Here’s what their formula looked like:
Notice any big changes?
In between Q1 of 2011 and Q2, HubSpot dropped their monthly churn rate by nearly 1%. By the time Q2 of 2012 hit, it had dropped by 2%. Huge. In doing so, their LTV tripled. Coffey says the improvements were thanks to changes they made in each of their customer segments.
“In the SMB market, for instance, we had the right sales process in place – but had an opportunity to improve LTV by improving the product to lower churn and increasing our average price in the segment,” he says.
“In the VSB (Very Small Business) segment, by contrast, there wasn’t as much upside left on the LTV (VSB customers have less money and naturally higher churn) so we focused on lowering CAC by removing friction from our sales process and moving more of our sales to the channel.”
By breaking down their costs and focusing on customers with a higher LTV, HubSpot was able to cut their churn rate and boost their revenue.
How to Calculate Your Customer’s LTV
Now you know what LTV is and how important it is to your revenue margins, let’s get down to some calculations.
The traditional method of calculating LTV is actually pretty simple:
Average value of a sale × Number of repeat transactions ×
Average retention time in months or years = LTV
Here’s an example. A customer spends $50 every month at their favorite online clothing store for 5 years. The customer’s LTV would be: $50 X 12 months X 5 years = $3000.
OWOX’s Maryna Sharapa says you can go a step further and split customers into “cohorts”; groups of customers who made their first purchases around the same time who share similar characteristics. Sharapa says analyzing cohorts allows companies to calculate the average revenue per cohort, not per user, like this:
“In addition to calculating CLV, cohort analysis can help you find the number of loyal clients, improve lifetime value by finding the points where purchasing drops off, and accurately assess ad campaign performance,” Sharapa says.
These methods are fine for short-term forecasting, but for subscription-based companies, the calculation gets a little more complicated. A customer that’s on a lower-tier product will be worth less over their lifetime than a customer on a more expensive package, so it’s essential to segment your customers.

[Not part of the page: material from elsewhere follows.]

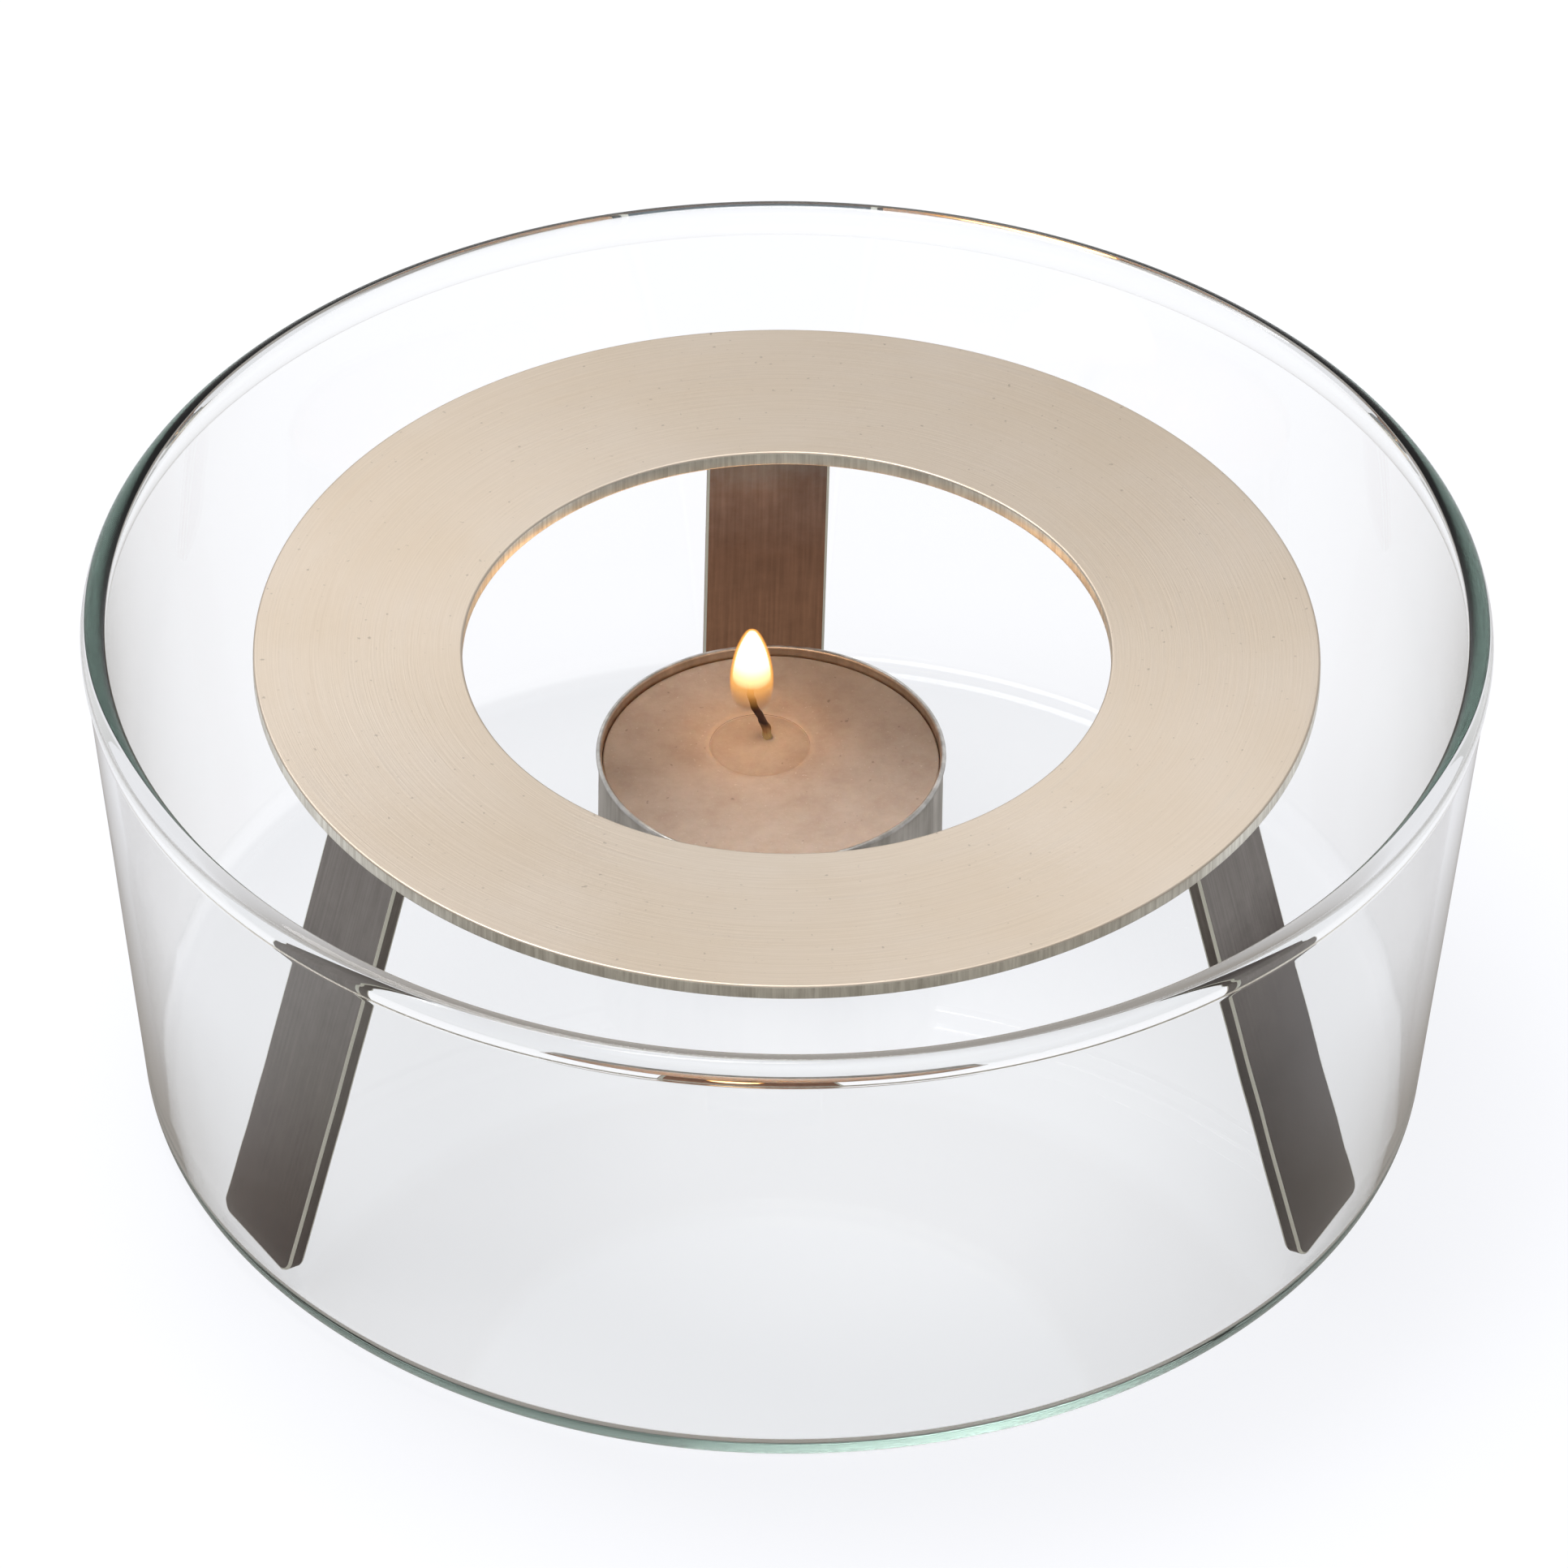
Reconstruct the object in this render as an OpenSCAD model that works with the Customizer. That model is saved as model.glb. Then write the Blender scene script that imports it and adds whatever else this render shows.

Buffer calculates their LTV by dividing their Annual Revenue Per User (ARPU) by churn rate, but they also split their customers into two segments: monthly and annual subscribers. Julian Winternheimer, a data scientist with Buffer, says they first calculate the churn rates for each segment:
- 7% for monthly customers/average lifetime of 14 months
- 2.4% for annual customers/average lifetime of 40 months
Next, they calculate the average contribution of each customer and multiply it by their lifetimes. For monthly customers paying an average of $20.56/month for Buffer, their LTV is $267. Annual customers average a monthly revenue of $12.68, but as they stick around for longer, they’re worth $507 to the company.
The difference in LTV between Buffer’s Annual and Monthly customers
The calculations mean Buffer’s customers who sign up to annual subscriptions are worth roughly 90% in revenue than those on a month-to-month subscription.
“The cherry on top is the fact that more of that value is realized up-front as a yearly payment,” Winternheimer says.
“Given the fact that there is no added cost to supporting an annual customer, this is a good deal.”
Remember: Use Profit—Not Revenue—in Your Calculations
One of the easiest mistakes you can make when calculating LTV is using profit figures—not revenue.
If you use revenue figures, not only will you overvalue your customers, but it can also throw off your LTV/CAC ratio and make it seem like your spending is sustainable when it isn’t.
Here’s how much of a difference it makes.
You’ve onboarded a new customer to a subscription product worth $50/month. It costs your company $100 to acquire that customer. They stick around for 3 months before churning. On the surface, you’ve made a profit: $150 in revenue – $100 in CAC still leaves you $50 up.
If your profit margin on your product is 50% after costs like staff, tech, and maintenance, you’ve actually only made $75 off of the customer before they churned. As it cost you $100 to acquire them, you’ve lost $25 on the customer.
Remember that CAC only takes into account costs associated with bringing that customer onboard, like marketing and advertising costs. Any costs after that need to be taken into account when you’re calculating your LTV rates.
LTV should always be based on profit—not revenue.
Calculating Your LTV Is The Secret To Making Smarter Business Decisions
Metrics matter, especially when they can help you make crucial decisions like where to put your marketing dollars, and what customers are bringing in the most revenue.
The problem for businesses is, they don’t know what metrics they should be focusing on when there are so many out there. It’s important to remember that calculating and tracking your customer’s LTV can actually help your business move the needle. Not only can they pinpoint how much your customers are worth, but it can also help you predict churn rates and forecast long-term profit forecasts.
Calculating LTV isn’t rocket science, but it depends on what types of products you are selling. Traditional LTV calculations are a good start, and if your business is moving to a subscription-based model, you can get more accurate data by segmenting your customers into cohorts.
The bottom line is once you’ve perfected your LTV calculation, it can help you make smarter business decisions and most importantly—boost your bottom line.